- [Dataset extract]:
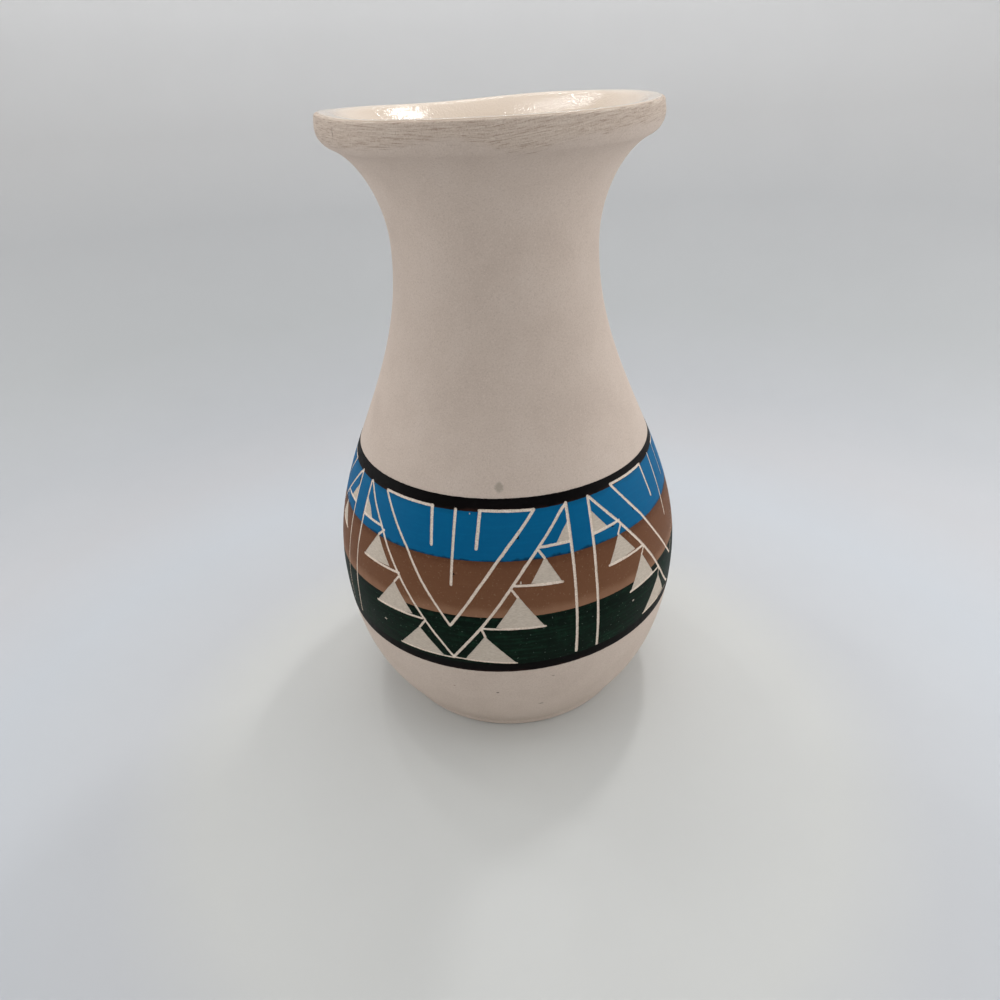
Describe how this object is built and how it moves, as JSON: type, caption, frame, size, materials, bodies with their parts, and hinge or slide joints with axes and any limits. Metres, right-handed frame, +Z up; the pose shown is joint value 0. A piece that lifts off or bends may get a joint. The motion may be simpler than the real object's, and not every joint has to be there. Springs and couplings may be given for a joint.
{
  "type": "pottery vase",
  "caption": "Hand-decorated pottery vase with a round belly, a drawn-in neck and a flared rolled lip, glazed inside, with a band of coloured slip scratched through to the clay.",
  "frame": {"origin": "on the axis of the vase, in the plane that its foot stands on", "axes": "+Z up along the axis of the vase, from the foot to the mouth; the pictured side faces -Y"},
  "size_m": [0.1246, 0.1246, 0.203],
  "materials": {
    "fired_clay": "matte, unglazed, finely speckled",
    "clear_glaze": "glossy clear glaze over cream clay",
    "black_slip": "satin coloured slip",
    "blue_slip": "satin coloured slip",
    "brown_slip": "satin coloured slip",
    "green_slip": "satin coloured slip"
  },
  "bodies": {
    "root": {"clay_body": "fired_clay", "glaze_lining": "clear_glaze", "upper_black_stripe": "black_slip", "blue_slip_band": "blue_slip", "brown_slip_band": "brown_slip", "green_slip_band": "green_slip", "lower_black_stripe": "black_slip"}
  },
  "joints": []
}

- [Task statement]: Output the listing above exactly as it appears.

- [Solved exercise]:
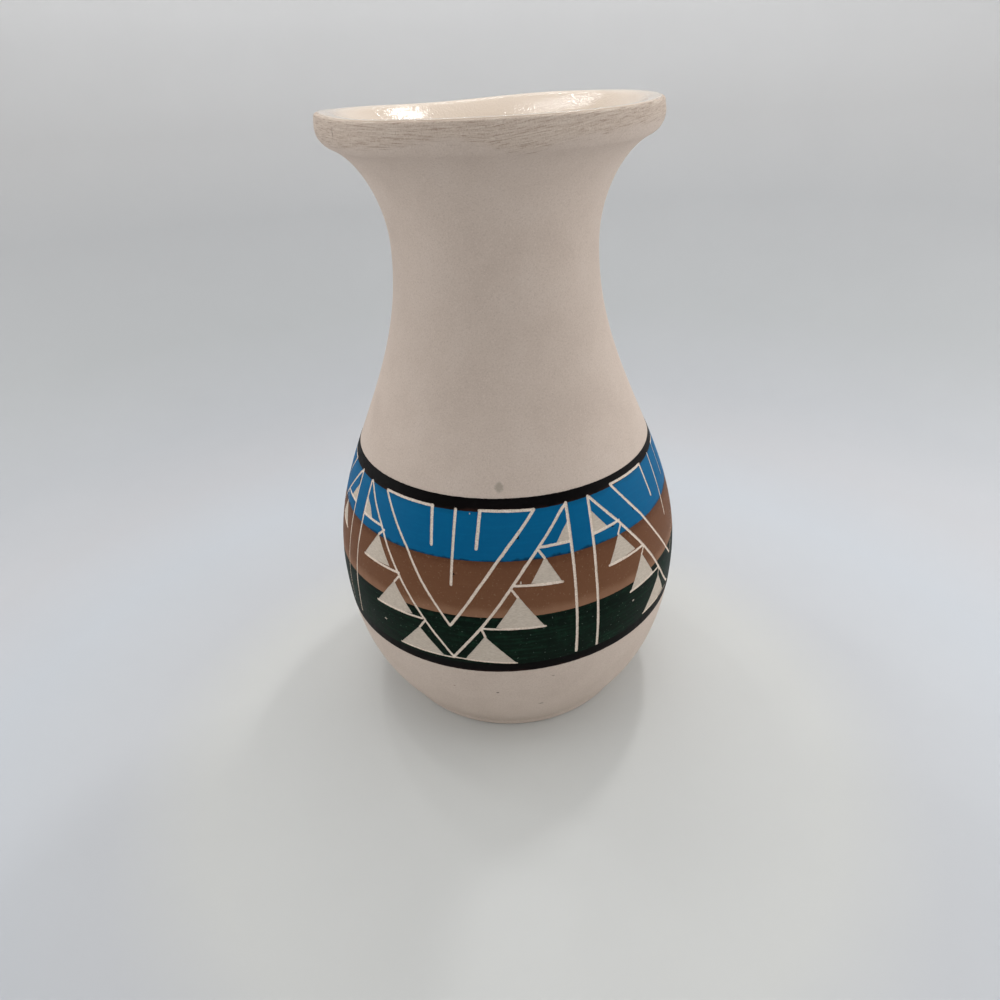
Describe how this object is built and how it moves, as JSON: type, caption, frame, size, materials, bodies with their parts, and hinge or slide joints with axes and any limits. Metres, right-handed frame, +Z up; the pose shown is joint value 0. A piece that lifts off or bends may get a joint. The motion may be simpler than the real object's, and not every joint has to be there. Springs and couplings may be given for a joint.
{
  "type": "pottery vase",
  "caption": "Hand-decorated pottery vase with a round belly, a drawn-in neck and a flared rolled lip, glazed inside, with a band of coloured slip scratched through to the clay.",
  "frame": {"origin": "on the axis of the vase, in the plane that its foot stands on", "axes": "+Z up along the axis of the vase, from the foot to the mouth; the pictured side faces -Y"},
  "size_m": [0.1246, 0.1246, 0.203],
  "materials": {
    "fired_clay": "matte, unglazed, finely speckled",
    "clear_glaze": "glossy clear glaze over cream clay",
    "black_slip": "satin coloured slip",
    "blue_slip": "satin coloured slip",
    "brown_slip": "satin coloured slip",
    "green_slip": "satin coloured slip"
  },
  "bodies": {
    "root": {"clay_body": "fired_clay", "glaze_lining": "clear_glaze", "upper_black_stripe": "black_slip", "blue_slip_band": "blue_slip", "brown_slip_band": "brown_slip", "green_slip_band": "green_slip", "lower_black_stripe": "black_slip"}
  },
  "joints": []
}